• TASK OBJECTIVE:
Of the lines listed below, return exactly those that run from the line containing "COUNTERBORE_DEPTH - GAP" through the line containing "BACKDROP = 1.1", both included.

-=-=-=-=-

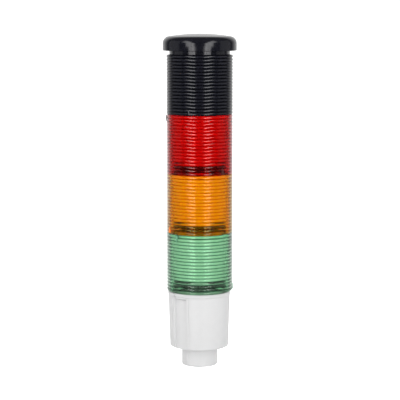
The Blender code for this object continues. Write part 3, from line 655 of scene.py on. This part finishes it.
def pad_mesh(foot, head):
    """The raised pad beside the cable exit, its outer face running from foot to head."""
    inner, flare = foot[0] - PAD_ROOT, head[0] / foot[0]
    pad = arc_block(inner, foot[0], foot[1], head[1], *PAD_AZIMUTHS, PAD_STEPS)
    for vertex in pad.vertices:
        if vertex.co.z > foot[1] + GAP:
            vertex.co.x *= flare
            vertex.co.y *= flare
    return pad


def recess_mesh(low, high):
    """What is cut away for the exit cover. Its left side slopes outwards at 45 degrees."""
    side = COVER_HALF_WIDTH + GAP
    plan = [
        (-side, -COVER_SEAT),
        (-side, -COVER_FACE),
        (-side - (RECESS_REACH - COVER_FACE), -RECESS_REACH),
        (side, -RECESS_REACH),
        (side, -COVER_SEAT),
    ]
    return moved(prism(plan, low, high), azimuth=COVER_AZIMUTH)


def base_shell():
    """The tapered shell, with the ridge, the pad, and the recess and window of the cable exit."""
    low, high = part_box("base_housing")
    bottom, top = low.z, high.z
    head, foot, edge, chamfer = high.x, 0.0263, 0.0009, 0.0003
    wall_inner, tube, counterbore = 0.0236, 0.0145, 0.01725
    floor = bottom + 0.0035
    outline = [
        (tube, bottom + COUNTERBORE_DEPTH),
        (counterbore, bottom + COUNTERBORE_DEPTH),
        (counterbore, bottom),
    ]
    outline += rounded((foot - edge, bottom + edge), edge, -90, 0, 5)
    outline += [
        (head, top - chamfer),
        (head - chamfer, top),
        (wall_inner, top),
        (wall_inner, floor),
        (tube, floor),
    ]
    start = bottom + edge
    ridge_foot, ridge_head = (foot + RIDGE_RISE, start), (head + RIDGE_RISE, top - RIDGE_END)
    ridge = ridge_mesh(ridge_foot, ridge_head, BASE_RIDGE_AZIMUTH)
    pad = pad_mesh((foot + PAD_RISE, start), (head + PAD_RISE, top - 0.0001))
    cover_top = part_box("cable_exit_cover")[1].z
    recess = recess_mesh(bottom - GAP, cover_top + GAP)
    window_width, window_inner = 0.0100, 0.0200
    window_low, window_high = bottom + 0.0075, cover_top - 0.0050
    window = radial_box(
        window_width, window_inner, RECESS_REACH, window_low, window_high, COVER_AZIMUTH
    )
    shell = carved(
        revolve(outline), ("UNION", ridge), ("UNION", pad), ("DIFFERENCE", recess),
        ("DIFFERENCE", window),
    )
    piece("base_shell", shell, "white_plastic", "base", "white_plastic", "base_housing")


def exit_cover():
    """The cover's plate and its legs. The plate sits a little to the left in the recess, and a
    little short of its top, so that those edges show as they should."""
    low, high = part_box("cable_exit_cover")
    left, right = -(COVER_HALF_WIDTH + 0.00025), COVER_HALF_WIDTH - 0.0001
    near, far, top = -(COVER_SEAT + GAP), -COVER_FACE, high.z - 0.0007
    plan = [(left, near), (left, far), (right, far), (right, near)]
    plate = bevelled(moved(prism(plan, low.z, top), azimuth=COVER_AZIMUTH), 0.00025)
    leg_width, leg_thickness, leg_end = 0.0094, 0.0016, 0.0216
    legs = [
        radial_box(leg_width, leg_end, COVER_SEAT + 2 * GAP, z, z + leg_thickness, COVER_AZIMUTH)
        for z in (low.z + 0.0078, high.z - 0.0069)
    ]
    cover = gathered([plate, *legs])
    piece("exit_cover_panel", cover, "white_plastic", "cable_cover", "white_plastic", "cable_exit_cover")


def carrier():
    """The ring on top of the base: its skirt shows, its register sits inside the shell."""
    low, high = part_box("terminal_carrier")
    joint_plane = high.z - CROWN_RISE
    deck = joint_plane - HALF_GAP
    radius, seat = high.x, joint_plane - 0.0032
    skirt = seat - 0.0002  # its rim comes down closer to the shell's top edge
    register_inner, register_outer = 0.0220, 0.0233
    skirt_round, deck_round = 0.0002, 0.0005
    inner_groove, outer_groove = SEAL_GROOVE
    outline = [
        (CROWN_BORE, deck - ROOF_THICKNESS),
        (register_inner, deck - ROOF_THICKNESS),
        (register_inner, low.z),
        (register_outer, low.z),
        (register_outer, seat),
    ]
    outline += rounded((radius - skirt_round, skirt + skirt_round), skirt_round, -90, 0, 3)
    outline += rounded((radius - deck_round, deck - deck_round), deck_round, 0, 90, 4)
    outline += [
        (outer_groove, deck),
        (outer_groove, deck - SEAL_GROOVE_DEPTH),
        (inner_groove, deck - SEAL_GROOVE_DEPTH),
        (inner_groove, deck),
        (CROWN_RADIUS, deck),
        (CROWN_RADIUS, joint_plane + CROWN_RISE),
        (CROWN_BORE, joint_plane + CROWN_RISE),
    ]
    well_radius, well_floor, well_top = 0.0014, deck - 0.0014, deck + 0.0010
    places = [polar(SCREW_CIRCLE, a) for a in SCREW_AZIMUTHS]
    wells = gathered([rod(well_radius, well_floor, well_top, p) for p in places])
    pad_root, pad_low, pad_high = 0.0262, skirt + 0.0001, deck - 0.0006
    pad = arc_block(pad_root, radius + PAD_RISE, pad_low, pad_high, *PAD_AZIMUTHS, PAD_STEPS)
    ring = carved(revolve(outline), ("UNION", pad), ("DIFFERENCE", wells))
    ring = gathered([ring, *lugs(joint_plane)])
    piece("carrier_ring", ring, "white_plastic", "base", "white_plastic", "terminal_carrier")
    piece("base_seal_ring", seal_mesh(joint_plane), "rubber", "base", "rubber", "base_seal")


def adapter():
    """The spigot with its pole socket, the tube inside the base, and the set screw's way in."""
    low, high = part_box("pole_adapter")
    bottom, top = low.z, high.z
    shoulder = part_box("base_housing")[0].z + COUNTERBORE_DEPTH - GAP
    outside, bore, tube, cable = high.x, 0.01115, 0.0142, 0.0080
    stop, edge, mouth = top - 0.0030, 0.0010, 0.0004
    outline = [(bore + mouth, bottom)]
    outline += rounded((outside - edge, bottom + edge), edge, -90, 0, 5)
    outline += [
        (outside, shoulder),
        (tube, shoulder),
        (tube, top),
        (cable, top),
        (cable, stop),
        (bore, stop),
        (bore, bottom + mouth),
    ]
    ridge_radius = outside + ADAPTER_RIDGE_SHARE * RIDGE_RISE
    ridge_foot, ridge_head = (ridge_radius, bottom + edge), (ridge_radius, shoulder - RIDGE_END)
    ridge = ridge_mesh(ridge_foot, ridge_head, ADAPTER_RIDGE_AZIMUTH)
    screw_low, screw_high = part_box("pole_set_screw")
    height = (screw_low.z + screw_high.z) / 2
    seat = lie_along_y(rod(0.0035, 0.0116, 0.0200), height)  # for the screw's insert
    way = lie_along_y(rod(0.0023, 0.0090, 0.0118), height)  # for the screw's tip
    body = carved(revolve(outline), ("UNION", ridge), ("DIFFERENCE", seat), ("DIFFERENCE", way))
    piece("adapter_body", body, "white_plastic", "base", "white_plastic", "pole_adapter")


# ---- studio ---------------------------------------------------------------------------------
AMBIENT = 0.50  # how bright the surroundings are to dull and clear surfaces
BACKDROP = 1.1  # how bright they are where they show


def camera():
    """At the viewpoint: a long lens, a little above the cap, tilted down towards the middle."""
    focal_length, distance, height, tilt = 131.04, 1.318, 0.3219, 7.336
    data = bpy.data.cameras.new("viewpoint")
    data.sensor_width = 36.0
    data.lens = focal_length
    data.clip_start, data.clip_end = 0.05, 100.0
    data.shift_x = 0.00075
    made = bpy.data.objects.new("viewpoint", data)
    made.location = (0.0, -distance, height)
    made.rotation_euler = (math.radians(90 - tilt), 0.0, 0.0)
    bpy.context.scene.collection.objects.link(made)
    bpy.context.scene.camera = made


def panel_light(name, azimuth, distance, width, height, centre_z, radiance):
    """An upright glowing panel that faces the axis. It is seen in reflections, not directly."""
    data = bpy.data.lights.new(name, "AREA")
    data.shape = "RECTANGLE"
    data.size, data.size_y = width, height
    data.energy = radiance * math.pi * width * height
    made = bpy.data.objects.new(name, data)
    made.location = polar(distance, azimuth, centre_z)
    made.rotation_euler = (math.radians(90), 0.0, math.radians(azimuth))
    made.visible_camera = False
    bpy.context.scene.collection.objects.link(made)
    return made


# azimuth from the camera's, bottom and top height, and brightness of each upright strip
SOFTBOX_STRIPS = (
    (15.5, -0.45, 0.20, 1.4),
    (21.0, -0.45, 0.60, 4.1),
    (30.0, -0.40, 0.95, 3.7),
    (38.0, 0.20, 1.25, 3.2),
    (46.0, 0.65, 1.45, 2.6),
    (54.0, 0.75, 1.50, 1.6),
)


def softboxes():
    """Two tall softboxes left and right of the camera, their inmost strips the weakest and the
    next the brightest, weak edge lights, and fills that only dull surfaces see."""
    fills = []
    for side, name in ((-1, "left"), (1, "right")):
        for azimuth, low, high, radiance in SOFTBOX_STRIPS:
            panel_light(
                f"{name}_softbox", side * azimuth, distance=1.25, width=0.175, height=high - low,
                centre_z=(low + high) / 2, radiance=radiance,
            )
        panel_light(
            f"{name}_edge_light", side * 88.0, distance=1.25, width=1.0, height=1.3,
            centre_z=0.45, radiance=0.34,
        )
        fills.append(panel_light(
            f"{name}_side_fill", side * 75.0, distance=1.6, width=1.2, height=1.6,
            centre_z=0.45, radiance=1.5,
        ))
    for name, azimuth, radiance in (("front_fill", 0.0, 0.20), ("back_fill", 180.0, 0.9)):
        fills.append(panel_light(
            name, azimuth, distance=2.2, width=2.4, height=2.0, centre_z=0.9, radiance=radiance
        ))
    for fill in fills:
        fill.visible_glossy = fill.visible_transmission = False


def floor():
    """A pale floor just under the object, lit a little from within, and clear from below."""
    bm = bmesh.new()
    reach, height = 30, -0.0001
    corners = [(-reach, -reach), (reach, -reach), (reach, reach), (-reach, reach)]
    bm.faces.new([bm.verts.new((x, y, height)) for x, y in corners])
    made = bpy.data.objects.new("floor", finished(bm))
    bpy.context.scene.collection.objects.link(made)
    finish = plain("floor", (0.90, 0.90, 0.90), 0.90)
    tree = finish.node_tree
    shader = tree.nodes["Principled BSDF"]
    shader.inputs["Emission Color"].default_value = (1, 1, 1, 1)
    path = tree.nodes.new("ShaderNodeLightPath")
    glow = ranged(tree, path.outputs["Is Camera Ray"], 0.0, 1.0, 0.20, 1.00)
    tree.links.new(glow, shader.inputs["Emission Strength"])
    facing = tree.nodes.new("ShaderNodeNewGeometry")
    clear = tree.nodes.new("ShaderNodeBsdfTransparent")
    one_sided = tree.nodes.new("ShaderNodeMixShader")
    tree.links.new(facing.outputs["Backfacing"], one_sided.inputs["Fac"])
    tree.links.new(shader.outputs["BSDF"], one_sided.inputs[1])
    tree.links.new(clear.outputs["BSDF"], one_sided.inputs[2])
    tree.links.new(one_sided.outputs["Shader"], tree.nodes["Material Output"].inputs["Surface"])
    made.data.materials.append(finish)
    made.visible_glossy = False


def combined(tree, operation, first, second):
    made = tree.nodes.new("ShaderNodeMath")
    made.operation = operation
    tree.links.new(first, made.inputs[0])
    tree.links.new(second, made.inputs[1])
    return made.outputs["Value"]


def world():
    """A pale studio: even light all round for dull and clear surfaces; glossy ones see it bright
    behind the object, dim above and nearly dark in front. It is white where it shows."""
    made = bpy.data.worlds.new("studio")
    made.use_nodes = True
    tree = made.node_tree
    tree.nodes.clear()
    out = tree.nodes.new("ShaderNodeOutputWorld")
    place = tree.nodes.new("ShaderNodeTexCoord")
    axes = tree.nodes.new("ShaderNodeSeparateXYZ")
    tree.links.new(place.outputs["Generated"], axes.inputs["Vector"])
    behind = ranged(tree, axes.outputs["Y"], 0.38, 0.84, 0.0, 1.0, "SMOOTHSTEP")
    overhead = ranged(tree, axes.outputs["Z"], 0.30, 0.90, 0.02, 0.14, "SMOOTHSTEP")
    path = tree.nodes.new("ShaderNodeLightPath")
    ambient = tree.nodes.new("ShaderNodeMix")
    ambient.inputs["B"].default_value = AMBIENT
    dull_or_clear = combined(
        tree, "MAXIMUM", path.outputs["Diffuse Depth"], path.outputs["Is Transmission Ray"]
    )
    tree.links.new(dull_or_clear, ambient.inputs["Factor"])
    tree.links.new(combined(tree, "ADD", behind, overhead), ambient.inputs["A"])
    surroundings = tree.nodes.new("ShaderNodeBackground")
    tree.links.new(ambient.outputs["Result"], surroundings.inputs["Strength"])
    white = tree.nodes.new("ShaderNodeBackground")
    mix = tree.nodes.new("ShaderNodeMixShader")
    tree.links.new(path.outputs["Is Camera Ray"], mix.inputs["Fac"])
    tree.links.new(surroundings.outputs["Background"], mix.inputs[1])
    tree.links.new(white.outputs["Background"], mix.inputs[2])
    tree.links.new(mix.outputs["Shader"], out.inputs["Surface"])
    surroundings.inputs["Color"].default_value = (1, 1, 1, 1)
    white.inputs["Color"].default_value = (1, 1, 1, 1)
    white.inputs["Strength"].default_value = BACKDROP
    bpy.context.scene.world = made


def studio():
    world()
    floor()
    camera()
    softboxes()
    bpy.context.scene.view_settings.view_transform = "Standard"


# ---- assembly -------------------------------------------------------------------------------
refinish_nodes()
light_module("green", top_mark=-43.6, bottom_mark=90.0)
light_module("amber", top_mark=161.4, bottom_mark=-65.0)
light_module("red", top_mark=-90.0, bottom_mark=43.6)
sounder()
cap()
base_shell()
exit_cover()
carrier()
adapter()
studio()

-=-=-=-=-

• SOLUTION BELOW:
    shoulder = part_box("base_housing")[0].z + COUNTERBORE_DEPTH - GAP
    outside, bore, tube, cable = high.x, 0.01115, 0.0142, 0.0080
    stop, edge, mouth = top - 0.0030, 0.0010, 0.0004
    outline = [(bore + mouth, bottom)]
    outline += rounded((outside - edge, bottom + edge), edge, -90, 0, 5)
    outline += [
        (outside, shoulder),
        (tube, shoulder),
        (tube, top),
        (cable, top),
        (cable, stop),
        (bore, stop),
        (bore, bottom + mouth),
    ]
    ridge_radius = outside + ADAPTER_RIDGE_SHARE * RIDGE_RISE
    ridge_foot, ridge_head = (ridge_radius, bottom + edge), (ridge_radius, shoulder - RIDGE_END)
    ridge = ridge_mesh(ridge_foot, ridge_head, ADAPTER_RIDGE_AZIMUTH)
    screw_low, screw_high = part_box("pole_set_screw")
    height = (screw_low.z + screw_high.z) / 2
    seat = lie_along_y(rod(0.0035, 0.0116, 0.0200), height)  # for the screw's insert
    way = lie_along_y(rod(0.0023, 0.0090, 0.0118), height)  # for the screw's tip
    body = carved(revolve(outline), ("UNION", ridge), ("DIFFERENCE", seat), ("DIFFERENCE", way))
    piece("adapter_body", body, "white_plastic", "base", "white_plastic", "pole_adapter")


# ---- studio ---------------------------------------------------------------------------------
AMBIENT = 0.50  # how bright the surroundings are to dull and clear surfaces
BACKDROP = 1.1  # how bright they are where they show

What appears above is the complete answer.